かつては、函館本線の野幌駅から、室蘭本線の栗山駅、さらにはこの鹿ノ谷駅を通って、夕張本町へ続く夕張鉄道の線路がありました。石炭輸送のみならず、旅客営業も行って賑わった路線のようですが、やはり石炭産業の衰退とともに輸送量が減り、1975年までに全線が廃止となっています。
こちら、左上写真は沼ノ沢駅。

もともとは炭鉱へつながる専用線もあり、貨物駅として開業した駅です。

夕張川の谷沿いに走る列車。
現在は1日9往復の普通列車が走るだけですが、かつてはここを、SLが牽引する石炭輸送の貨物列車がたくさん走っていたんですよね。
1975年12月、SL牽引による全国最後の貨物列車が走ったのも、夕張〜追分間でありました・・・。
18時23分、2640Dは新夕張に到着。
ワタシは、ここで列車を降りました。

ワタシ自身、この新夕張はいままで通過するだけでしたので、駅の前に出てきたのも初めて。

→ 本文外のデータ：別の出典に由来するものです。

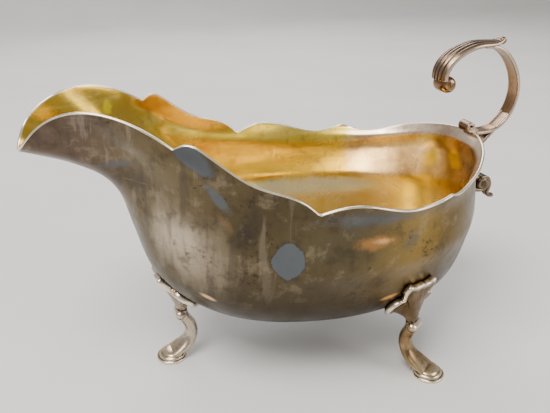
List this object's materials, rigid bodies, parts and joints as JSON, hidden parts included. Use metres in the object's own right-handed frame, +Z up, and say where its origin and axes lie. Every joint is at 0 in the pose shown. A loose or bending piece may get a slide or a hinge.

駅舎、そして駅ホームには、写真のような形で黄色い布が万国旗のようにつるされていました。・・・これ、ひょっとして、この夕張地方が舞台となった映画「幸福の黄色いハンカチ」にちなんだものなんでしょうかね?

ちなみに、映画「幸福の黄色いハンカチ」は、あの「男はつらいよ」シリーズを手がけた山田洋次監督の作品。「健さん」こと高倉健主演で1977年に製作されています。
ワタシは映画公開当時は小学生でして、作品自体はずいぶんあとにテレビで見ることになったんですが、ラストシーンで思わずホロッと涙してしまいそうになったのを覚えています。
駅舎の前には、こちら。
案内図の看板の隣に、「もみじやま」の駅名標。

この新夕張駅、石勝線の開通前、「夕張線」という路線名だったころは「紅葉山」という駅名でした。駅の位置も、石勝線の整備に伴って少し移動していますね。
では、そろそろ移動することにしましょう。

新夕張から19時10分発、「スーパーおおぞら10号」札幌行きに乗車。
車両はもちろん、キハ283系。基本は6両編成ですが、この日は3両増結されて9両編成になっていました。
この新夕張で、下りの帯広行き特急「とかち9号」のキハ183系編成と行き違いです。
列車は思ったほど混雑もしていませんでした。
さすがに、北海道、日が落ちるのも早いですね。すでに沿線は夜の闇に包まれていました。

20時15分、少し遅れて列車は札幌駅に到着しました。
さて、札幌駅では、旅の初日にも登場してくれた札幌在住のネット仲間氏が出迎えてくれました。

夕食を食べようということになり、連れて行かれたのは、北海道随一の歓楽街・すすきの。
ちょうど、「すすきの祭り」の最終日ということで、街は大勢の人でにぎわっていました。
すすきので、とある居酒屋に2人で入り、生ビールや地酒を飲みながら海の幸や大地の恵みに舌鼓を打ちました。

さすが、海のものがとにかく美味い!
毎度、北海道に来るたびに実感します。

ということで、札幌の夜は楽しく過ぎていきました。
明日は、いよいよ最終日になります。